With regard to the different time periods in the negotiations which gave rise to the data retention directive, the time period for data retention was probably one of the most contentious issues discussed and the most difficult on which to reach agreement. The time period for data retention was probably one of the most contentious issues discussed and the most difficult on which to reach agreement. As is the case with many EU legal instruments, it was acknowledged that many member states had differing traditions and practices, sometimes built up over many years, relating to retention of data and its use as a weapon in the fight against serious crime and terrorism. As such, it would be difficult to agree on a standard or homogeneous retention of data right across the European Union.
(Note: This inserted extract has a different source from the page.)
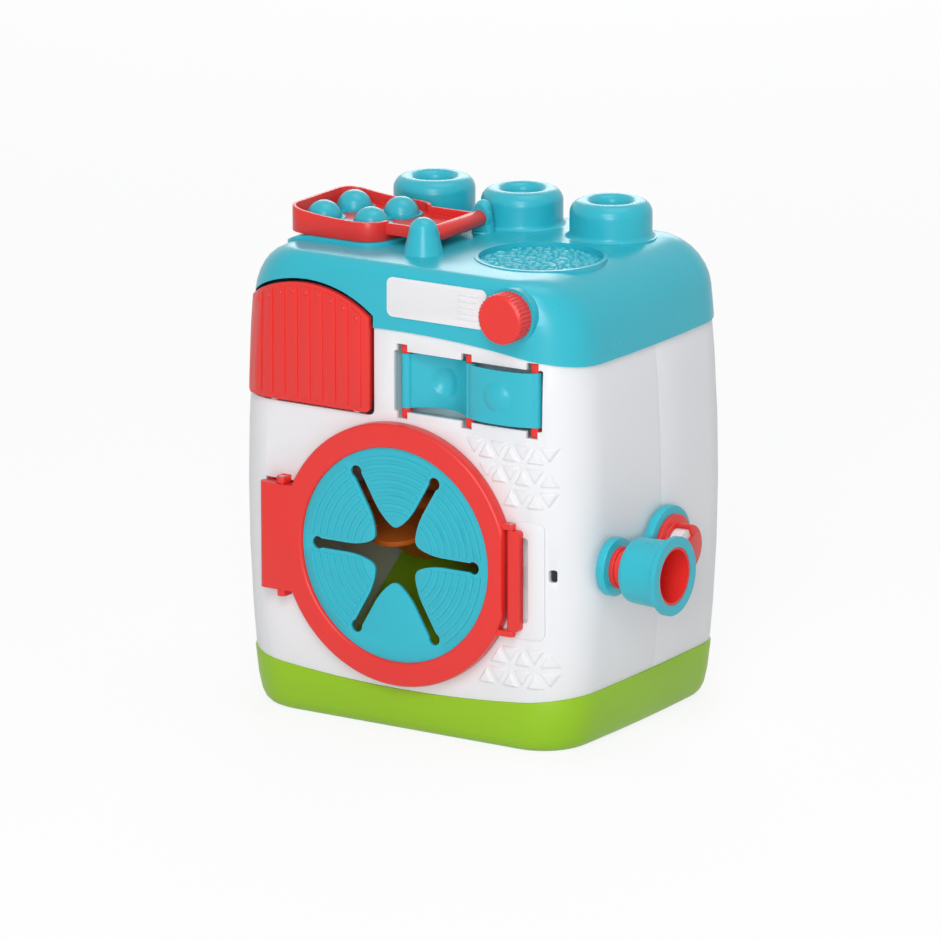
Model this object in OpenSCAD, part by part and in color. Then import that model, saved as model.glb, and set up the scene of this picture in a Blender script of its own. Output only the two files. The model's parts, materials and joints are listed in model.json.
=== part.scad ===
// Toy washing machine: a two-part housing on a green base, with a crank-driven
// tumbler behind a slit diaphragm door, a tilt-out drawer, a snap-through strip,
// a click dial and a hinged tray of push-through domes.
// Origin: middle of the underside. +X right, +Y back, +Z up. Millimetres.

/* [Housing] */
// Width at the widest level
body_w = 248; // [240:1:256]
// How far the sides draw in above and below the widest level
side_bow = 5.8; // [3:0.2:8]
// Height of the widest level
bow_z = 134; // [115:1:150]
// How far the middle of each side stands out past its front and back ends
side_crown = 3; // [0:0.5:4]
// Distance from the parting plane to the front face
front_depth = 94.2; // [92:0.2:98]
// Distance from the parting plane to the back face
back_depth = 92; // [90:0.5:98]
// Corner radius of the housing
corner_r = 33.5; // [30:0.5:36]
// Wall thickness of the housing
wall = 2.6; // [2:0.1:3.4]
// Height of the seam between base and housing, at the middle of the front
base_h = 26.4; // [23:0.2:28]
// Radius of the seam between base and housing, which rises towards the sides
base_seam_r = 790; // [700:10:1000]
// Height of the seam under the cap, at the middle of the front
seam_h = 245.5; // [244:0.1:248]
// Radius of the arched seam under the cap
seam_r = 636; // [560:4:800]
// Overhang of the cap over the housing
cap_lip = 1.2; // [0.6:0.1:2]
// Height of the deck
deck_h = 284.4; // [283:0.2:288]
// Shoulder radius at the sides and back of the deck
shoulder_r = 30; // [26:1:31]
// Shoulder radius at the front of the deck
brow_r = 8; // [6:0.5:10]

/* [Stacking studs] */
// Radius of one stud
stud_r = 24.8; // [22:0.2:26]
// Height of the studs above the deck
stud_h = 21.9; // [18:0.1:26]
// Distance between stud axes
stud_pitch = 62.5; // [60:0.5:66]
// Distance of the stud row behind the parting plane
stud_y = 41.9; // [41:0.1:44]
// Edge rounding of a stud
stud_edge_r = 8; // [3:0.5:8.5]
// Radius of the flat bottom of a stud's dimple
stud_dimple_r = 11; // [8:0.5:12]
// Depth of the dimple in a stud
stud_dimple_d = 4.5; // [2:0.5:6]

/* [Loading opening and dish] */
// Place of the loading opening, X
load_x = -70; // [-72:1:-68]
// Place of the loading opening, Y
load_y = -25; // [-27:1:-23]
// Radius of the loading opening
load_r = 28; // [23:1:30]
// Height of the raised seat under the tray
seat_h = 1.8; // [1:0.1:2.4]
// Place of the texture pad, X
pad_x = 57.6; // [56:0.2:59]
// Place of the texture pad, Y
pad_y = -29; // [-31:0.5:-28]
// Radius of the texture pad
pad_r = 37; // [32:1:38]
// Depth of the dish that holds the pad
pad_depth = 4; // [2.5:0.5:6]

/* [Pop tray] */
// Place of the tray hinge, X
tray_hinge_x = -6.5; // [-8:0.5:-5]
// Height of the tray hinge above the deck
tray_hinge_h = 9; // [8:0.5:11]
// Place of the front hinge post, Y
post_front_y = -57.5; // [-59:0.5:-56]
// Place of the rear hinge post, Y
post_rear_y = 8.5; // [7.5:0.5:9]
// Height of the front hinge post above the deck
post_h = 21.6; // [19:0.2:24]
// Height of the rear hinge post above the deck
rear_post_h = 19.6; // [18:0.2:22]
// Left end of the tray, X
tray_left = -103.5; // [-106:0.5:-102]
// Right end of the tray bowl, X
tray_right = -38; // [-40:0.5:-36]
// Front of the tray, Y
tray_front = -61; // [-63:0.5:-59]
// Back of the tray, Y
tray_back = 10; // [8.5:0.5:10.5]
// Height of the tray wall
tray_wall_h = 11.6; // [10:0.2:13]
// Extra wall height at the free end of the tray
tray_lip_h = 4; // [2:0.5:6]
// Tray wall and floor thickness
tray_t = 2.2; // [1.8:0.1:2.8]
// Radius of one dome
dome_r = 10.8; // [9:0.1:11.4]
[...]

A number of member states already had legislative measures in place governing data retention but other member states had no legislation. It was for this reason that a range of retention periods of not less than six months or more than two years was eventually agreed. This represented a parameter within which each member state could operate. Therefore, any retention period within those ranges is perfectly valid and fully in compliance with the terms and aims of the directive. The debate here and in the Dáil and committee concerned where the balance lies within those parameters.

On Second Stage the Minister for Justice and Law Reform explained in some considerable detail our traditions and practices as they relate to data retention, built largely on voluntary disclosure and good will between the various agencies. There is no need for me to repeat here what he said as it is on the record of the House. I emphasise the importance of data retention in the investigation of crime. It would be very difficult to exaggerate the importance of this method in criminal detection and investigation, especially in the modern world where digital communications technology is ubiquitous. One can think of any number of ongoing investigations which are lengthy, detailed, complex and are taking well over a year. Most Senators know what I am referring to.

It is accepted that the majority of disclosure requests are for data less than three months old. The ability to access older data can make a big difference in the investigation and prosecution of crime, especially crime resulting from lengthy planning or of an ongoing nature. Other countries with different methodologies in fighting crime may lay less emphasis on data retention and more emphasis on surveillance, covert operations or other evidence gathering techniques and measures, for example. Shorter retention periods might be more appropriate in these countries. Having said this, our 12-month retention period for Internet data is very much in the mainstream and comparable with other European countries and neighbours.

Senators are aware that during the preparation of the Bill there was an extensive consultation period between the Department of Justice and Law Reform, various service providers, their representative associations and the Garda Síochána. This was one of the reasons for the delay in bringing the Bill before the Houses. We wanted a complete and full consultation between all relevant parties. During this consultation process the issues relating to the nature of the information to be retained, the State's position and costs and the retention periods were discussed in detail. In addition, the 12-month retention period for Internet data was agreeable to all, particularly in the light of the cost implications.

I also refer to the issue of costs, which was raised on Second Stage and also by Senator Quinn today. For reasons of commercial sensitivity, the various service providers were not prepared to disclose individual costs, which is fully understandable. However, they agreed through one representative association to offer a composite figure compiled by the nine largest communications companies in the State. They estimate there will be an initial once-off capital cost of €2.9 million, with the annual running cost of data retention coming to a total of €1.577 million. It should be noted that the Internet companies wish to retain the data for some period themselves; therefore, the cost is not as a direct result of this legislation.

This is a composite figure for the nine largest communications companies as supplied by the industry and, in proportionate terms, this is a relatively small amount when one considers the annual turnover of the telecommunications sector in this country. It should be noted that when addressing the issue of costs and the periods of retention, some of the data the service providers are obligated to retain are already held by service providers for commercial purposes such as marketing and billing. The figures I mentioned should not be taken to be resulting directly from the enactment of this legislation.

We should not actively pursue a course that would allow commercial companies to be compensated by the State for activities from which they may already benefit. I reiterate the comments of the Minister from Second Stage in expressing the appreciation of the Government and the Department to the various service providers for their willingness to operate the data retention scheme in such a manner of good will and co-operation with law enforcement authorities to date. In particular, as in line with a number of other member states in the European Union, costs are not reimbursed and this is a good example of how industry can give practical effect to its own social responsibilities in helping our State, law enforcement and taxation agencies to fight crime by disclosing to them the information potentially at their disposal. For the reasons stated I am not in a position to accept the amendment.